Rechtzeitig zur Quelle gehen – 32. Sonntag im Jahreskreis A

Aus dem Evangelium nach Matthäus, Kapitel 25
In jener Zeit erzählte Jesus seinen Jüngern und Jüngerinnen das folgende Gleichnis:
1 Mit dem Himmelreich wird es sein wie mit zehn Jungfrauen, die ihre Lampen nahmen und dem Bräutigam entgegengingen.
2 Fünf von ihnen waren töricht und fünf waren klug.
3 Die törichten nahmen ihre Lampen mit, aber kein Öl,
4 die klugen aber nahmen außer den Lampen noch Öl in Krügen mit.
5 Als nun der Bräutigam lange nicht kam, wurden sie alle müde und schliefen ein.
6 Mitten in der Nacht aber hörte man plötzlich laute Rufe: Der Bräutigam kommt! Geht ihm entgegen!
7 Da standen die Jungfrauen alle auf und machten ihre Lampen zurecht.
8 Die törichten aber sagten zu den klugen: Gebt uns von eurem Öl, sonst gehen unsere Lampen aus.
9 Die klugen erwiderten ihnen: Dann reicht es weder für uns noch für euch; geht doch zu den Händlern und kauft, was ihr braucht.
10 Während sie noch unterwegs waren, um das Öl zu kaufen, kam der Bräutigam; die Jungfrauen, die bereit waren, gingen mit ihm in den Hochzeitssaal und die Tür wurde zugeschlossen.
11 Später kamen auch die anderen Jungfrauen und riefen: Herr, Herr, mach uns auf!
12 Er aber antwortete ihnen: Amen, ich sage euch: Ich kenne euch nicht.
13 Seid also wachsam! Denn ihr wisst weder den Tag noch die Stunde.

Autorin:
Gaby Bungartz 001
Gaby Bungartz, Pastoralreferentin in einer Seelsorgeeinheit im Allgäu, Sozialpädagogin, Supervisorin (DGSv)

 
Die Predigt:
Rechtzeitig zur Quelle gehen

Liebe Leserin, lieber Leser,
„Wer zu spät kommt, den bestraft das Leben!“ –Vom russischen Politiker Michail Gorbatschow einst im Zusammenhang von Perestroika und Glasnost, kurz vor dem Ende der sowjetischen Großmacht, gesagt, ist dieser sein Ausspruch längst zu einem geflügelten Wort geworden.
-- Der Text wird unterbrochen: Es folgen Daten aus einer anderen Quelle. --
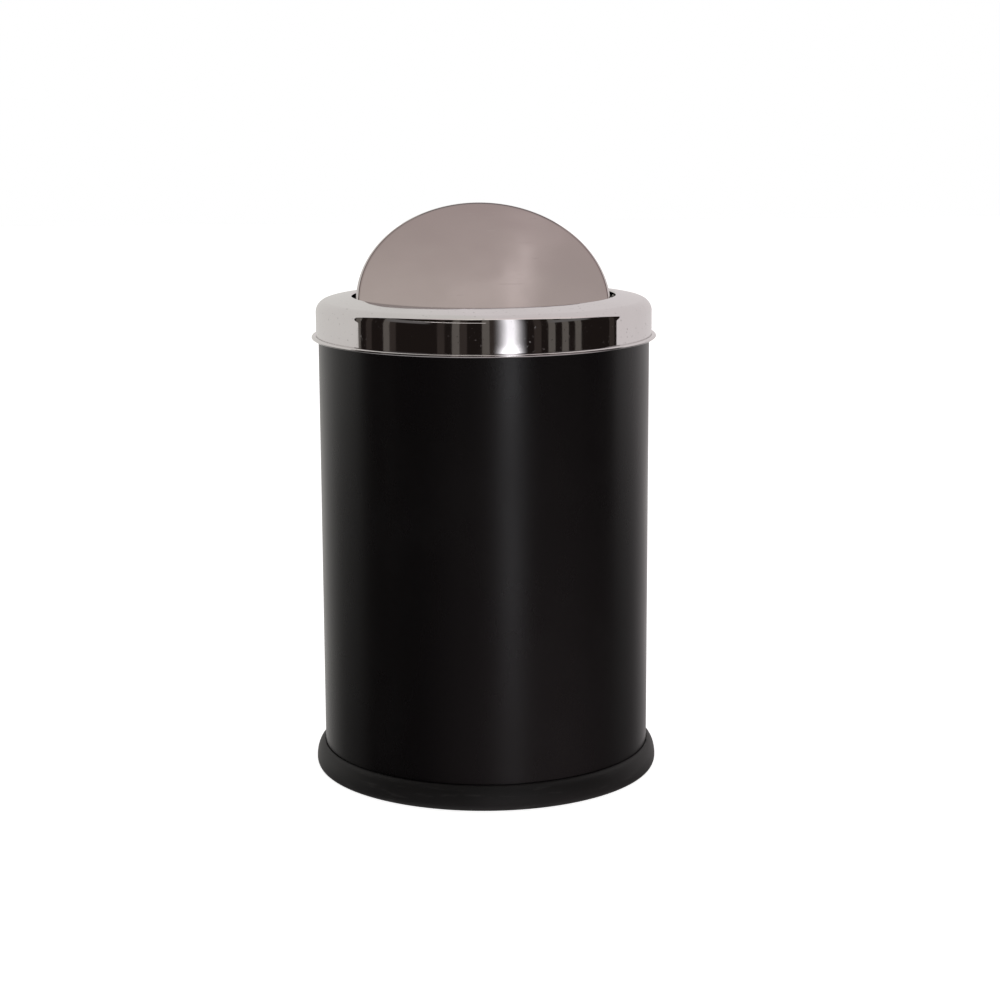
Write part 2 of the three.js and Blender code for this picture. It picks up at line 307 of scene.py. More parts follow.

„Wer zu spät kommt, den bestraft das Leben“ – diese Lebensweisheit hätte – zumindest auf unser heutiges Gleichnis bezogen – auch von Jesus stammen können. Kein Wunder also, dass das Gleichnis mit einem Appell zur Wachsamkeit schließt: „Seid also wachsam! Denn ihr wisst weder den Tag noch die Stunde“.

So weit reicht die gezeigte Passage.